Mientras el mundo celebraba el Eid, en Gaza se desenterraban cuerpos de paramédicos asesinados. No es una metáfora. Es la literalidad brutal del conflicto: quince trabajadores humanitarios —ocho médicos, seis rescatistas y un empleado de la ONU— fueron atacados mientras intentaban rescatar víctimas de un bombardeo. La escena, denunciada por la ONU y la Cruz Roja como un crimen de guerra, encarna la creciente fractura entre el discurso de la legalidad internacional y la práctica de los hechos sobre el terreno.
El ataque ocurrió el 23 de marzo en Al-Hashashin, en el sur de Gaza. Las ambulancias y camiones de rescate —todos marcados con los emblemas internacionales de protección— fueron blanco de disparos por parte de las Fuerzas de Defensa de Israel (FDI). Los cuerpos permanecieron cinco días enterrados en una fosa común, marcados con la luz de emergencia de una ambulancia destruida, hasta que equipos de rescate, con ayuda de Naciones Unidas, pudieron recuperarlos.
“Los atacaron uno por uno y los enterraron en una fosa común”, denunció el director de la Oficina de Coordinación de Asuntos Humanitarios (OCHA) en Gaza. Israel, por su parte, sostiene que los vehículos se desplazaban de forma sospechosa, sin luces ni señales de emergencia, y que entre los muertos se encontraban militantes armados. No obstante, las listas de fallecidos difundidas por la Media Luna Roja Palestina no incluyen a ninguno de los presuntos milicianos nombrados por las autoridades israelíes. Entre ellos, un tal Mohammad Amin Ibrahim Shubaki, que el ejército identifica como miembro de Hamás. ¿Fueron entonces combatientes ocultos en ambulancias? ¿O personal humanitario asesinado sin justificación?
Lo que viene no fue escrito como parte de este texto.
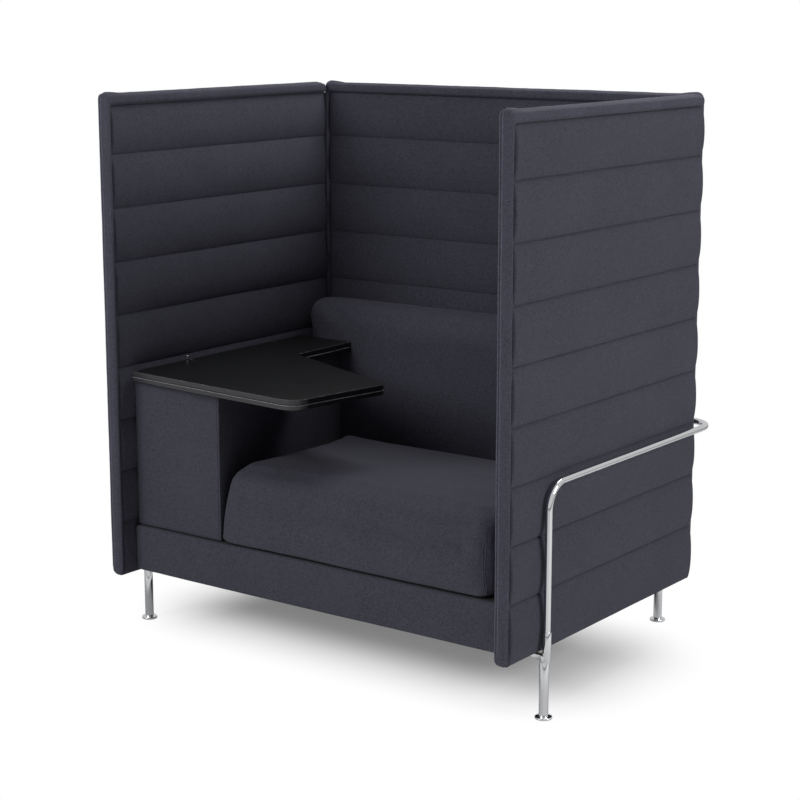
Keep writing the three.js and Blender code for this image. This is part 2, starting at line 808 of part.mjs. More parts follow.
// Brackets, in their own frame: the sleeve at the centre and the arm running to negative x
function bracketGeometry(reach) {
  const under_panel = panel_bottom - bracket_under_panel;
  const pad_start = -reach - touch_gap - bracket_shoulder;
  const pad_end = pad_start - bracket_pad_length;
  const block_end = -leg_offset - leg_radius;
  const profile = outline([
    [sleeve_radius / 2, bracket_bottom],
    [sleeve_radius / 2, under_panel],
    [pad_start + bracket_shoulder, under_panel],
    [pad_start, bracket_pad_top],
    [pad_end, bracket_pad_top],
    [pad_end, bracket_pad_bottom],
    [pad_start, bracket_pad_bottom],
    [block_end, bracket_bottom],
  ]);
  const arm = thickenAlongY(profile, -bracket_thickness / 2, bracket_thickness / 2);
  const block = uprightRod(leg_radius, -leg_offset, 0, bracket_bottom, under_panel);
  const sleeve = uprightRod(sleeve_radius, 0, 0, bracket_bottom, sleeve_top);
  const tube_bore = uprightRod(tube_radius + bore_clearance, 0, 0, tube_end - touch_gap,
    sleeve_top + cut_overrun);
  const stud_bore = uprightRod(stud_radius + bore_clearance, -leg_offset, 0,
    bracket_bottom - cut_overrun, leg_top + stud_length + touch_gap);
  const bolt_x = -reach - bolt_past_panel;
  const bolt_bore = uprightRod(bolt_radius + bore_clearance, bolt_x, 0,
    bracket_pad_bottom - cut_overrun, bracket_pad_top + cut_overrun, small_sides);
  return cut(join(arm, block, sleeve), tube_bore, stud_bore, bolt_bore);
}

function legGeometry() {
  const bottom = glide_height + touch_gap;
  const bore_top = glide_height + glide_stem_length + touch_gap;
  const bore = glide_stem_radius + bore_clearance;
  const profile = [
    [0, leg_top + stud_length],
    [stud_radius, leg_top + stud_length],
    [stud_radius, leg_top],
    [leg_radius, leg_top],
    [leg_radius, bottom],
    [bore, bottom],
    [bore, bore_top],
    [0, bore_top],
  ].map(([r, z]) => new THREE.Vector2(r, z)).reverse();
  return new THREE.LatheGeometry(profile, round_sides).rotateX(Math.PI / 2);
}

function glideGeometry() {
  const profile = [
    [0, 0],
    [glide_radius - glide_rim_chamfer, 0],
    [glide_radius, glide_rim_chamfer],
    [glide_radius, glide_rim_height],
    [glide_neck_radius, glide_height],
    [glide_stem_radius, glide_height],
    [glide_stem_radius, glide_height + glide_stem_length],
    [0, glide_height + glide_stem_length],
  ].map(([r, z]) => new THREE.Vector2(r, z));
  return new THREE.LatheGeometry(profile, round_sides + small_sides).rotateX(Math.PI / 2);
}

function boltGeometry(x) {
  const head_top = bracket_pad_bottom - touch_gap;
  const shank_bottom = head_top - bolt_head_height;
  const shank = uprightRod(bolt_radius, x, 0, shank_bottom, rail_bottom + bolt_reach, small_sides);
  const head = uprightRod(bolt_head_radius, x, 0, head_top - bolt_head_height, head_top, 6);
  return join(head, shank);
}

function addLeg(name, x, y, turn, reach) {
  const pieces = [
    [`${name}_bracket`, bracketGeometry(reach), 'chrome'],
    [`${name}_leg`, legGeometry().translate(-leg_offset, 0, 0), 'chrome'],
    [`${name}_glide`, glideGeometry().translate(-leg_offset, 0, 0), 'chrome'],
    [`${name}_bolt`, boltGeometry(-reach - bolt_past_panel), 'steel'],
  ];
  pieces.forEach(([piece, geometry, finish]) => {
    const mesh = addPiece(piece, geometry, finish);
    mesh.position.set(x, y, 0);
    mesh.rotation.z = turn;
  });
}

for (const [side, name] of [[-1, 'left'], [1, 'right']]) {
  addSidePanel(side, name);
  addCornerZip(side, name);
  addSideRail(side, name);
  const front_turn = side > 0 ? 0 : Math.PI;
  addLeg(`front_${name}`, side * tube_x, tube_front, front_turn, front_arm_reach);
  addLeg(`rear_${name}`, side * rear_leg_x, tube_rear, Math.PI / 2, rear_arm_reach);
}
addBackPanel();
addBaseFrame();
addBasePads();
addArmBox();
addWorktop();
addSeatCushion();
addBackCushion();

export default chair;
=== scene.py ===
"""Looks for an acoustic high back lounge chair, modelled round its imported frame."""

import json
import math

import bpy
import numpy as np
from bpy.props import FloatProperty, FloatVectorProperty, PointerProperty
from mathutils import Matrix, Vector, noise
from mathutils.bvhtree import BVHTree


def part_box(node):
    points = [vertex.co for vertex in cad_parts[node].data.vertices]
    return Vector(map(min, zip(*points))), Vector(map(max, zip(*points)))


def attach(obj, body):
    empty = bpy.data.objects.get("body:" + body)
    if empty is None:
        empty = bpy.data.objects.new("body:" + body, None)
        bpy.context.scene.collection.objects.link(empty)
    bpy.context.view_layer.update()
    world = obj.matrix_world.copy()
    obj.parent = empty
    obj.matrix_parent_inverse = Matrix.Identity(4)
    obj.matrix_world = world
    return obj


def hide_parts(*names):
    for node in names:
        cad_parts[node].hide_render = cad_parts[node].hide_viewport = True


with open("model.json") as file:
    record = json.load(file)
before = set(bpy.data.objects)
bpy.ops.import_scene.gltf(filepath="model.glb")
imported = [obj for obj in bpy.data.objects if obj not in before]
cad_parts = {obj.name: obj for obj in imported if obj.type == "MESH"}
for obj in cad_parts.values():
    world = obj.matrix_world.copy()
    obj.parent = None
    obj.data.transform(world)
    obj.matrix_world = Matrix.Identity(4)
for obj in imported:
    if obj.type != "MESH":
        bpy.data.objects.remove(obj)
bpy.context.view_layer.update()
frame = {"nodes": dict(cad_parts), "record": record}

bl_info = {
    "name": "High back lounge chair",
    "version": (1, 0, 0),
    "blender": (4, 5, 0),
    "location": "View3D > Sidebar > Lounge",
    "description": "Upholstery, worktop, chrome and stage of a high back lounge chair",
    "category": "Object",
}

MM = 0.001
SIDES = {"left": -1, "right": 1}
PANEL_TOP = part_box("right_panel_edge_roll")[1].z
# Edges flatter than the first angle are only triangulation, and padded covers are smooth up to the second
FLAT_ANGLE, SOFT_ANGLE = 0.6, 80


def srgb(code):
    """The linear colour of an sRGB hex code."""
    parts = [int(code[i:i + 2], 16) / 255 for i in (1, 3, 5)]
    return [c / 12.92 if c <= 0.04045 else ((c + 0.055) / 1.055) ** 2.4 for c in parts]


def shade(color, factor=1.0):
    """A linear colour, lighter or darker by a factor, with its alpha."""
    return [min(1.0, c * factor) for c in color[:3]] + [1.0]


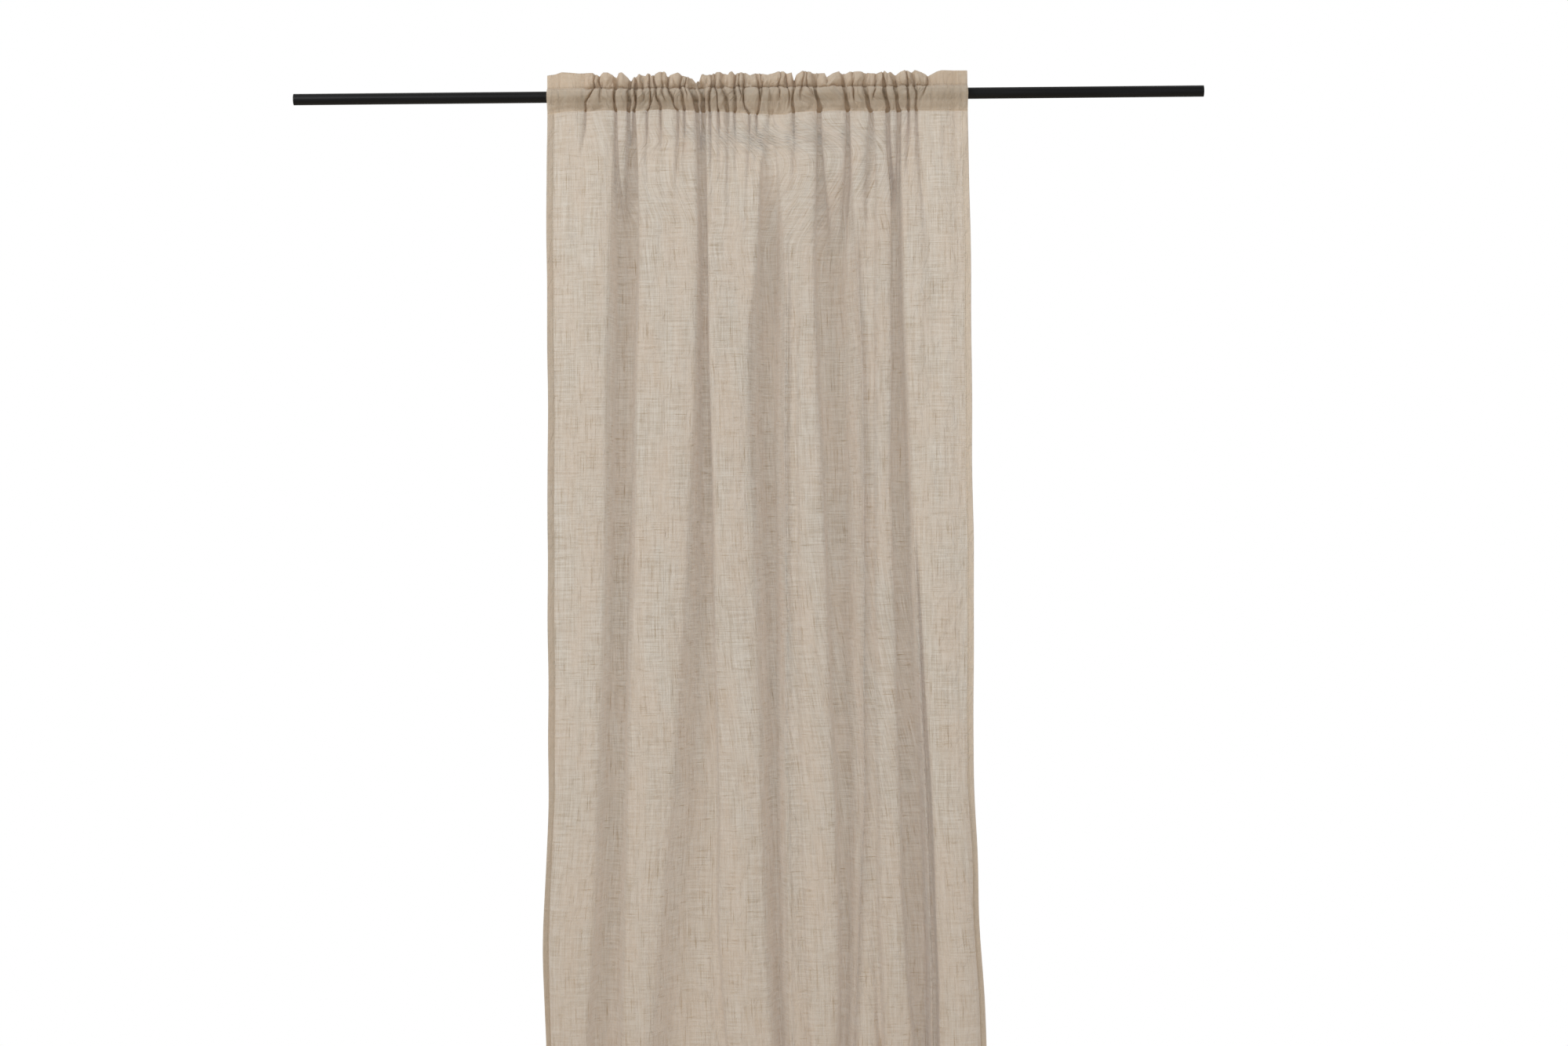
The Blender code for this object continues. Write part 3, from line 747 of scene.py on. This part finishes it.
def plug_material(looks):
    """Moulded black polypropylene with a fine spark-eroded texture, duller than the rod."""
    made, add = blank_material("moulded_polypropylene", looks.plug)
    # Grain of about 0.7 mm, coarser than the real one so that it shows.
    grain = add("TexNoise", {"Vector": add("TexCoord").outputs["Object"], "Scale": 1400.0, "Detail": 2.0})
    finish_plain(add, grain, (looks.plug, looks.rod_worn), 0.3, 0.0002, {"Roughness": 0.55})
    return made


def tape_material(looks):
    """Woven polyester satin tape, off-white, with the fine rib of its floats along its length."""
    made, add = blank_material("satin_label_tape", looks.tape)
    rib = threads(add, add("UVMap", uv_map="cloth_metres"), 0.0006, 0.012, True, 1.0, 2.0)
    surface = {"Roughness": 0.42, "Sheen Weight": 0.2}
    finish_plain(add, rib, (looks.tape_shade, looks.tape), 0.3, 0.0002, surface)
    return made


def floor_material(looks):
    """Pale matt studio floor with the slight mottle of painted board."""
    made, add = blank_material("painted_board", looks.floor)
    mottle = add("TexNoise", {"Vector": add("TexCoord").outputs["Object"], "Scale": 3.0, "Detail": 3.0})
    colours = {"Factor": mottle, FIRST: linear(looks.floor), SECOND: linear(looks.floor_light)}
    mixed = add("Mix", colours, data_type="RGBA").outputs[MIXED]
    add("OutputMaterial", {"Surface": add("BsdfPrincipled", {"Base Color": mixed, "Roughness": 0.75})})
    return made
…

La línea entre los hechos y las versiones oficiales es difusa. Israel admitió haber enterrado los cuerpos “con telas y tierra” por considerar que su recuperación tomaría tiempo. Asegura que notificó esta acción a las organizaciones de rescate, aunque estas lo desmienten. La Media Luna Roja denuncia que se les negó el acceso durante días. Las evidencias en el terreno —vehículos perforados por balas, huellas de excavadoras— contrastan con la narrativa de “coordinación” que insiste en difundir Tel Aviv.
Más allá de las contradicciones, el caso ha encendido alarmas en organismos internacionales. La ONU, la Cruz Roja y múltiples organizaciones de derechos humanos reclaman una investigación independiente que determine si este ataque viola las Convenciones de Ginebra. Porque si los vehículos estaban claramente identificados, si los trabajadores llevaban uniformes médicos y guantes, y si iban camino a salvar vidas, entonces no hay ambigüedad: su ejecución es un crimen de guerra.
Las FDI responden que Hamás y la Yihad Islámica utilizan infraestructura civil para operar, incluyendo ambulancias y hospitales. Bajo esta lógica, cualquier espacio humanitario puede ser blanco si existe la sospecha de infiltración. Una lógica peligrosa que erosiona los cimientos del derecho internacional humanitario y deja a civiles y rescatistas en un limbo letal.
No es la primera vez que en Gaza los símbolos de protección se convierten en blancos. Y cada vez que sucede, la reacción es la misma: condenas, llamados a investigar y una prolongada impunidad. El mismo día del ataque, Israel reanudó operaciones militares en Rafah, instando a la evacuación de civiles hacia zonas designadas como “seguras”, como al-Mawasi, que en realidad apenas cuentan con condiciones mínimas para recibir desplazados. La guerra, suspendida brevemente por un alto al fuego, regresó con fuerza. Según el Ministerio de Salud de Gaza, más de 900 personas murieron solo desde el 18 de marzo, mientras la cifra total de víctimas supera ya las 50,000 desde el inicio del conflicto.
La narrativa oficial israelí insiste en que actúa contra el “terrorismo disfrazado”, mientras organismos internacionales intentan preservar una noción básica: hay reglas incluso en la guerra. La neutralidad médica, el respeto a la vida civil, la protección de misiones humanitarias no son sugerencias éticas. Son obligaciones legales. Ignorarlas, justificar su transgresión o diluir su responsabilidad solo abona a un terreno donde todo vale.
Y cuando todo vale, los primeros en caer no son los combatientes, sino quienes intentan salvarlos. Como los quince rescatistas cuyos nombres hoy apenas aparecen en los reportes oficiales, pero cuya muerte deja una pregunta que sigue sin respuesta: ¿quién protege a los que protegen?